A lawyer for Mr. Trump, Clifford S. Robert, was able to rattle Mr. Cohen on that point, insisting that his subsequent disavowal of those crimes meant that he had lied when pleading guilty. Mr. Cohen at first said he could not remember.
“You don’t recall whether you lied at your sentencing?” Mr. Robert asked.
“I don’t recall. I have no idea what you’re talking about,” Mr. Cohen responded.
Eventually, Mr. Cohen admitted he did recall.

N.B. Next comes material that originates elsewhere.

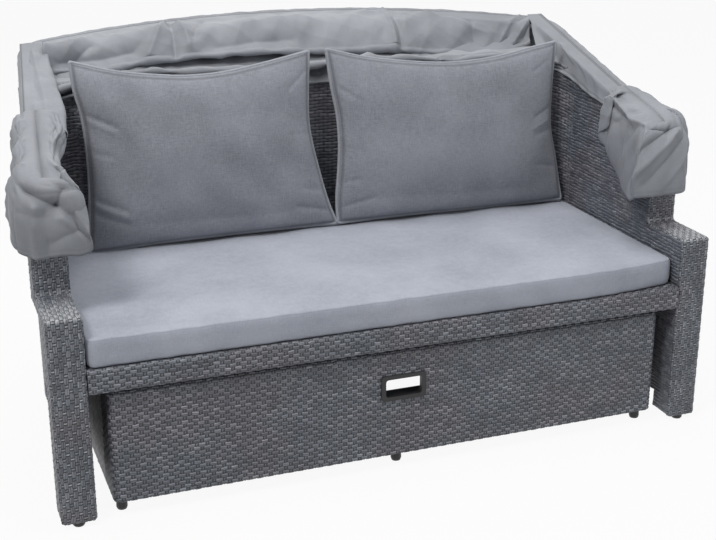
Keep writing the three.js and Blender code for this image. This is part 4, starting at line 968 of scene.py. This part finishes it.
# Places across and up each pillow's plane
LEFT_PILLOW = (
    [(-0.580, -0.004), (-0.45, 0.003), (-0.2, 0.006), (0.030, 0.004)],
    [(0.030, 0.004), (0.012, 0.050), (-0.012, 0.138), (-0.034, 0.261), (-0.032, 0.344), (-0.026, 0.428)],
    [(-0.588, 0.438), (-0.488, 0.410), (-0.393, 0.395), (-0.330, 0.389), (-0.240, 0.391), (-0.146, 0.405),
     (-0.026, 0.428)],
    [(-0.580, -0.004), (-0.572, 0.073), (-0.566, 0.162), (-0.566, 0.251), (-0.571, 0.317), (-0.584, 0.382),
     (-0.588, 0.438)],
)
RIGHT_PILLOW = (
    [(0.033, 0.004), (0.2, 0.006), (0.45, 0.003), (0.656, 0.003)],
    [(0.656, 0.003), (0.648, 0.045), (0.637, 0.114), (0.622, 0.195), (0.623, 0.274), (0.629, 0.347),
     (0.637, 0.412)],
    [(0.018, 0.430), (0.098, 0.409), (0.222, 0.388), (0.350, 0.377), (0.456, 0.382), (0.563, 0.400),
     (0.637, 0.412)],
    [(0.033, 0.004), (0.032, 0.063), (0.039, 0.129), (0.044, 0.204), (0.041, 0.270), (0.029, 0.340),
     (0.018, 0.430)],
)
# Folds in each pillow's face, placed from its middle: two places, width, height
LEFT_WRINKLES = [
    (-0.31, 0.10, -0.23, 0.080, 0.006, -0.005), (-0.31, 0.085, -0.24, 0.068, 0.006, 0.003),
    (-0.31, 0.018, -0.25, 0.010, 0.006, -0.003), (-0.31, -0.085, -0.225, -0.115, 0.007, -0.005),
    (-0.31, -0.115, -0.22, -0.150, 0.007, -0.005), (-0.30, -0.10, -0.22, -0.133, 0.007, 0.003),
    (0.31, 0.02, 0.26, 0.03, 0.006, -0.002), (0.30, 0.17, 0.25, 0.14, 0.006, -0.003),
    (0.31, -0.12, 0.25, -0.105, 0.007, -0.003), (0.30, -0.17, 0.22, -0.15, 0.008, -0.005),
    (0.0, 0.21, 0.01, 0.175, 0.006, -0.002), (-0.1, 0.21, -0.09, 0.17, 0.006, -0.002),
]
RIGHT_WRINKLES = [
    (-0.31, 0.13, -0.25, 0.10, 0.006, -0.003), (-0.31, -0.02, -0.26, -0.03, 0.006, -0.002),
    (-0.30, -0.17, -0.22, -0.15, 0.008, -0.005), (-0.31, -0.11, -0.26, -0.10, 0.006, -0.003),
    (0.31, 0.05, 0.25, 0.03, 0.007, -0.004), (0.31, 0.02, 0.24, 0.0, 0.007, 0.003),
    (0.31, -0.01, 0.25, -0.02, 0.006, -0.003), (0.31, -0.12, 0.24, -0.10, 0.007, -0.003),
    (0.28, 0.17, 0.24, 0.15, 0.007, -0.002),
]
BODY_FOLDS = [(-0.18, -0.02, 0.12, 0.05, 0.09, 0.004), (-0.05, 0.12, 0.16, 0.10, 0.05, -0.003),
              (-0.2, -0.15, 0.2, -0.16, 0.03, -0.004)]


# Canopy
CLOTH = 0.0014  # thickness of the cloth
OVER_HOOPS = 0.012  # the cloth's height over the plane of the hoops that it covers


def on_hoops(x, along, above):
    """Row-frame points of places on the hoops' sloping plane: across, along the slope, and square to it."""
    x, along, above = np.broadcast_arrays(x, along, above)
    y = FRONT + PIVOT_Y + along * math.cos(HOOP_TILT) - above * math.sin(HOOP_TILT)
    z = PIVOT_Z + along * math.sin(HOOP_TILT) + above * math.cos(HOOP_TILT)
    return np.stack([x, y, z], -1)


def hoop_line(inset, start, count):
    """A hoop's centre line from one side's start, round both bends, to the other side: places (x, along)."""
    reach = (HOOP_LINE - PIVOT_Y) / math.cos(HOOP_TILT)

    def cross(x):
        return reach - HOOP_ARCH + math.sqrt((HOOP_ARCH - inset) ** 2 - x * x)

    def half_line(sign):
        base = sign * (HOOP_HALF - inset)
        corner_x = base + (HOOP_LEAN if sign < 0 else 0)
        corner = np.array([corner_x, cross(corner_x)])

        def side_x(along):
            return base + (corner_x - base) * along / corner[1]

        side_end = np.array([side_x(corner[1] - HOOP_BEND), corner[1] - HOOP_BEND])
        arch_x = corner_x - sign * HOOP_BEND
        arch_start = np.array([arch_x, cross(arch_x)])
        t = np.linspace(0, 1, 12)[:, None]
        bend = (1 - t) ** 2 * side_end + 2 * t * (1 - t) * corner + t * t * arch_start
        return np.concatenate([[[side_x(start), start]], bend])

    left, right = half_line(-1), half_line(1)
    xs = np.linspace(left[-1][0], right[-1][0], 60)[1:-1]
    arch = np.array([(x, cross(x)) for x in xs])
    return spline_at(np.concatenate([left, arch, right[::-1]]), np.linspace(0, 1, count))


def over_hoops(points):
    """Cloth points raised clear of the folded hoops, in full up to 55 mm from the front one's line."""
    line = hoop_line(0, HOOP_START, 260)
    run = (points[..., 1] - FRONT - PIVOT_Y) / math.cos(HOOP_TILT)
    above = (points[..., 2] - PIVOT_Z) * math.cos(HOOP_TILT) - run * math.sin(HOOP_TILT) * math.cos(HOOP_TILT)
    distance = np.full(run.shape, 9.0)
    for x, along in line:
        distance = np.minimum(distance, np.hypot(points[..., 0] - x, run - along))
    lifted = points.copy()
    lifted[..., 2] += np.maximum(OVER_HOOPS - above, 0) * (1 - smoothstep(0.055, 0.066, distance))
    return lifted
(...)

“Now you remember?” Mr. Robert asked.
“Yes, I do,” Mr. Cohen said.
“And you lied?”
When Ms. Faherty, the attorney general’s lawyer, first questioned Mr. Cohen, she did not address a key point: whether Mr. Trump had explicitly directed him to manipulate financial statements. Although Mr. Cohen has often said that Mr. Trump communicates like a “mob boss,” making his wishes known without giving explicit directions, that was not made clear in his testimony.
And when Mr. Robert asked Mr. Cohen for a yes or no answer about whether Mr. Trump had directed him to inflate the numbers, Mr. Cohen said “no.”

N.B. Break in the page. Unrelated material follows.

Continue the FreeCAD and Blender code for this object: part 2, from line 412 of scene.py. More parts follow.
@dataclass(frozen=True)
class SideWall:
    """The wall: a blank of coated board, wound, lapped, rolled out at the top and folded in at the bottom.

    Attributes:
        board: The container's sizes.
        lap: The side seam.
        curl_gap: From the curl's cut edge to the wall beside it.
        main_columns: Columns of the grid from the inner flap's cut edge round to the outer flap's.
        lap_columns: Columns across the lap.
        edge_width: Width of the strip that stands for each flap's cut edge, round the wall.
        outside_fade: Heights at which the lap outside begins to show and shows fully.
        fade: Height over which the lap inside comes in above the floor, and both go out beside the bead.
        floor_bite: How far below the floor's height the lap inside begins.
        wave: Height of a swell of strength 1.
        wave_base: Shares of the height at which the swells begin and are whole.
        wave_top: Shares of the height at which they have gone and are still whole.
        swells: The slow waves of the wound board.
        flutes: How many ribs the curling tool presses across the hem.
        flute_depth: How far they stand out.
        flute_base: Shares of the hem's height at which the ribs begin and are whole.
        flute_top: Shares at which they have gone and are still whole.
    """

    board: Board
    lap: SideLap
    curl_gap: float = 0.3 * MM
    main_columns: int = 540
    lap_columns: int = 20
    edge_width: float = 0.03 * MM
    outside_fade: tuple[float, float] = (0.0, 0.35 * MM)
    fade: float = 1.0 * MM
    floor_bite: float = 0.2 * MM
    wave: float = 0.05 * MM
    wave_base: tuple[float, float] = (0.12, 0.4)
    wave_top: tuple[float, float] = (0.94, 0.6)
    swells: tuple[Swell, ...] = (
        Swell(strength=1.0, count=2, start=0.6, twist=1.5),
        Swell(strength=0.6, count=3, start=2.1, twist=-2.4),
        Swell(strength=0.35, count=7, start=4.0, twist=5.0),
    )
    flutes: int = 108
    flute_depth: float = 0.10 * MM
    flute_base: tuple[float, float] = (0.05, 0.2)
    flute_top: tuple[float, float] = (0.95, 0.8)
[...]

Mr. Trump threw up his hands as if he had won, and Mr. Robert asked that the case be dismissed immediately.
The judge, Arthur F. Engoron, denied the request.
“No way, no how this case is being dismissed,” Justice Engoron said, adding that “there is enough evidence in this case to fill this courtroom.”
Mr. Trump stormed out of the courtroom, and Ms. Faherty eventually asked Mr. Cohen to clarify the way Mr. Trump had made his wishes known.
After court had ended for the day, Attorney General Letitia James quickly played down Mr. Cohen’s importance.
“The defendants’ counsel attempted and failed to discredit our entire case,” Ms. James said in a videotaped statement. “But our case is the result of a four-year investigation that is based on hundreds of thousands of documents and many, many witnesses.”
Mr. Trump used his social media website to claim the case had been torpedoed. Privately, he mocked Mr. Cohen’s performance to advisers.
Mr. Cohen had a more positive review of his time on the stand. Summing up the experience in an interview on Thursday, he called it “pretty good for me — ultimately, really bad for him.”